For reference, here is the entire block diagram. It should have been the same as the one posted in part 1, but in frustration I started over from scratch and as a result some details changed (in particular which peripheral is connected to which GPIO block). I also added the ILA.

Block diagram with ILA

I set a breakpoint in the ILA interface to trigger on a specifc value on the write data channel, corresponding to two switches active and one push button (0xd). This allowed me to trigger the ILA with the push of a button, allowing me to generate this trace (click for a larger version):

Full cycle trace ILA

The trace shows an entire cycle of the state machine.

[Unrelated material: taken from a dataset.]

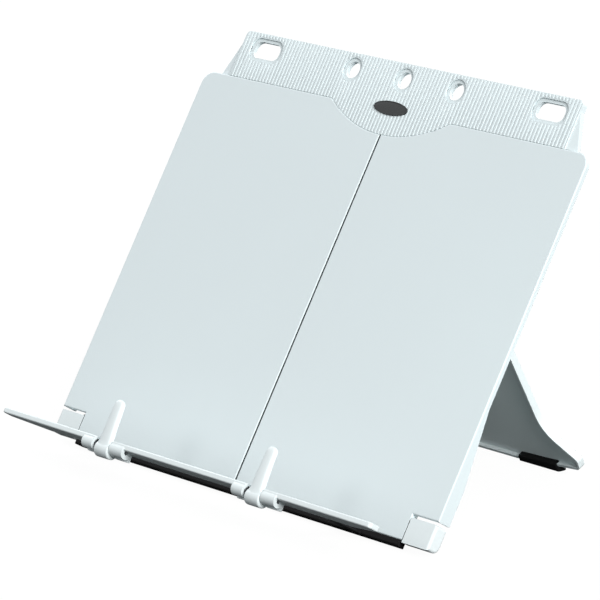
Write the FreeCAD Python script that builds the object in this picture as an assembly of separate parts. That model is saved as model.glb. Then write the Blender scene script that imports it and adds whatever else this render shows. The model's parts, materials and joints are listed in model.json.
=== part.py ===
import FreeCAD, Part
import math
import os

from FreeCAD import Vector

# Desk stand for an open book or a document, in millimetres.
# The board leans back on a folding leg, and a ledge with two page clips pulls out of its foot.
# Pieces are drawn flat on the board: x to the right, u up its face, n out of its face, and
# u = 0 is the front face's lower reference line. place() then leans them back and stands
# them on the floor, with +Z up, +Y to the rear, and the origin under the middle of the stand.

# Board
board_width = 312.0
board_height = 222.0
board_lean = 59.0          # degrees from the desk to the face
panel_thickness = 2.5
panel_gap = 1.0
panel_bottom = -4.0
panel_corner_radius = 8.0
edge_rounding = 0.8
notch_width = 20.0
notch_top = 10.9
skirt_wall = 2.0
skirt_depth_top = 3.0
skirt_depth_bottom = 9.0
skirt_deepens_from = 76.0
skirt_deepens_to = 31.0

# Dip in the top edge, where the ribbed plate shows between the panels
dip_width = 96.0
dip_depth = 14.5
dip_shoulder_radius = 6.0

# Head plate
head_rise = 28.3           # above the panels' top edge, as are the next two
hole_rise = 18.6
badge_rise = 1.2
head_overlap = 26.0        # how far the plate runs down behind the panels
head_inset = 20.0
head_hidden_inset = 16.0
head_corner_radius = 3.0
head_front = -1.0
head_back = -4.5
head_seam = 0.3
wing_reach = 8.3
wing_start = 6.0
wing_setback = 1.1
hole_pitch = 42.0
hole_radius = 5.3
hole_recess_radius = 7.2
slot_inset = 41.0
slot_length = 23.0
slot_height = 10.5
slot_corner_radius = 4.5
slot_recess_border = 1.75
recess_depth = 1.8
badge_length = 26.8
badge_width = 8.2
badge_thickness = 0.7

# Rear frame
frame_inset = 10.0
frame_sheet = 2.0
frame_depth = 9.0
frame_wall = 2.5
frame_drop = 10.0          # from the panels' top edge to the frame's
tongue_height = 26.0
rib_thickness = 2.0
rib_depth = 3.0
rib_insets = (28.0, 50.0)
cross_ribs = 3
frame_notch_gap = 4.3      # the frame's corner stays this far above the rail's block

# Screws
screw_radius = 1.3
screw_head_radius = 3.8
screw_head_height = 1.6
screw_head_rounding = 0.5
boss_radius = 3.2
screw_bite = 1.0           # plastic left over a screw's tip
inner_screw_place = 20.0
outer_screw_inset = 26.0
low_screw_row = 22.0
middle_screw_drop = 45.0   # below the leg's hinge
top_screw_drop = 20.0      # below the panels' top edge
rail_screw_place = 40.0
rail_screw_inset = 44.0
rail_screw_length = 8.0
rail_screw_head_radius = 2.0

# Foot of the board
rail_bottom = -4.2
rail_top = 4.0
rail_depth = 9.0
block_bottom = -5.2
notch_gap = 1.8
block_side_gap = 0.3
block_rounding = 1.6
block_heel_radius = 4.0
rubber_bottom = -7.8
rubber_inset = 21.0
rubber_front = -0.2
rubber_rounding = 1.2
rubber_end_rounding = 1.0
rubber_tail_radius = 7.5
rubber_fit_gap = 0.1
rest_trim = 1.3            # height taken off the rubber's corner to make a flat rest

# Slide arms, which run in slots inside the ledge
arm_inset = 56.0
arm_width = 12.0
arm_thickness = 0.8
arm_root = -6.0
arm_clearance = 0.3
arm_corner_radius = 2.0
arm_screw_spacing = 6.5
arm_screw_radius = 1.2
arm_screw_head_radius = 1.9
arm_screw_head_height = 0.6
arm_screw_length = 7.0

# Ledge
ledge_top = -5.3
ledge_thickness = 3.2
ledge_front = 43.0
ledge_depth = 17.0
ledge_inset = 3.0          # from the board's side to the ledge's tip
ledge_tip_depth = 8.0
ledge_taper = 27.0         # from the tip to where the ledge has its full depth
ledge_bend_radius = 12.0
ledge_tip_radii = (2.0, 2.5)
ledge_rounding = 0.8
ledge_nose = 1.8           # plastic left in front of the arms' slots
ledge_travel = 9.5
barrel_radius = 3.9
barrel_proud = 0.9         # how far the barrels stand past the ledge's front edge
barrel_reach = 17.2        # from a clip's middle to the far end of its barrels
barrel_wall = 1.6          # the wall behind the barrels, which hangs from the ledge
barrel_wall_bite = 0.6
barrel_wall_drop = 8.3

# Page clips
clip_spacing = 126.0
clip_width = 11.2
clip_side_gap = 0.8        # to the barrel on the clip's right
spring_gap = 3.0           # to the barrel on its left, with the spring between them
clip_base_radius = 6.2
clip_end_gap = 0.5
clip_base_rounding = 2.0
finger_top = 18.5
finger_tip_width = 7.0
finger_tip_radius = 3.2
finger_root_radius = 6.0
finger_thickness = 5.0
finger_setback = 1.8
finger_rounding = 2.2
right_clip_lean = 7.0      # degrees that the right clip leans in past the left one
clip_pin_radius = 1.5
pin_clearance = 0.05
clip_pin_inset = 0.4
spring_radius = 2.2
spring_wire = 0.6
spring_pitch = 0.8
spring_turns = 3

# Leg
hinge_drop = 59.0          # below the panels' top edge
hinge_setback = 14.5
leg_lean = 61.43           # degrees from the desk to the open leg
leg_half_width = 81.5
leg_tip_half_width = 101.5
leg_top = 8.0
leg_bend = 32.0            # this and the next three are heights above the leg's foot
leg_tip_top = 15.0
leg_tip_bottom = 8.0
leg_edge = 3.2
leg_bend_radius = 22.0
leg_tip_radius = 3.0
leg_tip_slant = 1.0
leg_edge_radius = 30.0
leg_depth = 4.5
leg_sheet = 2.0
leg_wall = 1.6
knuckle_radius = 5.0
knuckle_length = 16.0
knuckle_inset = 5.5        # from the leg's side to the knuckle
knuckle_web = 3.0
heel_thickness = 3.0
heel_gap = 0.4
lug_plate = 4.0
lug_side_gap = 0.4
lug_radius = 6.0
hinge_pin_radius = 2.0
hinge_pin_head_radius = 3.4
hinge_pin_head_height = 1.2

# Rubber feet of the leg
foot_length = 36.0
foot_inset = 15.5          # from the leg's widest point to the foot's outer end
foot_top = 10.5
foot_overhang = 3.0
foot_proud = 0.5
foot_corner_radius = 2.0
foot_rounding = 1.5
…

On the left, we see two read cycles: one for the switches at 0x40010000 and one for the buttons at 0x40010008. Because the two registers with the switch and button states are wired directly onto the write data signal, this is where the ILA triggers. On the right of the trigger we see from top to bottom: the write address transaction, the write data transaction and the write response transaction (note how the signals AWVALID and WVALID and BREADY are kept high due to my aforementioned laziness for not implementing separate states). On the far right we see the Idle state and the beginning of the next read address state.

So, there it is: the switch-button LED demo with AXI. I’m sure there are things to comment on my VHDL abilities, so feel free to leave such comments in the gist (should be possible; it’s public).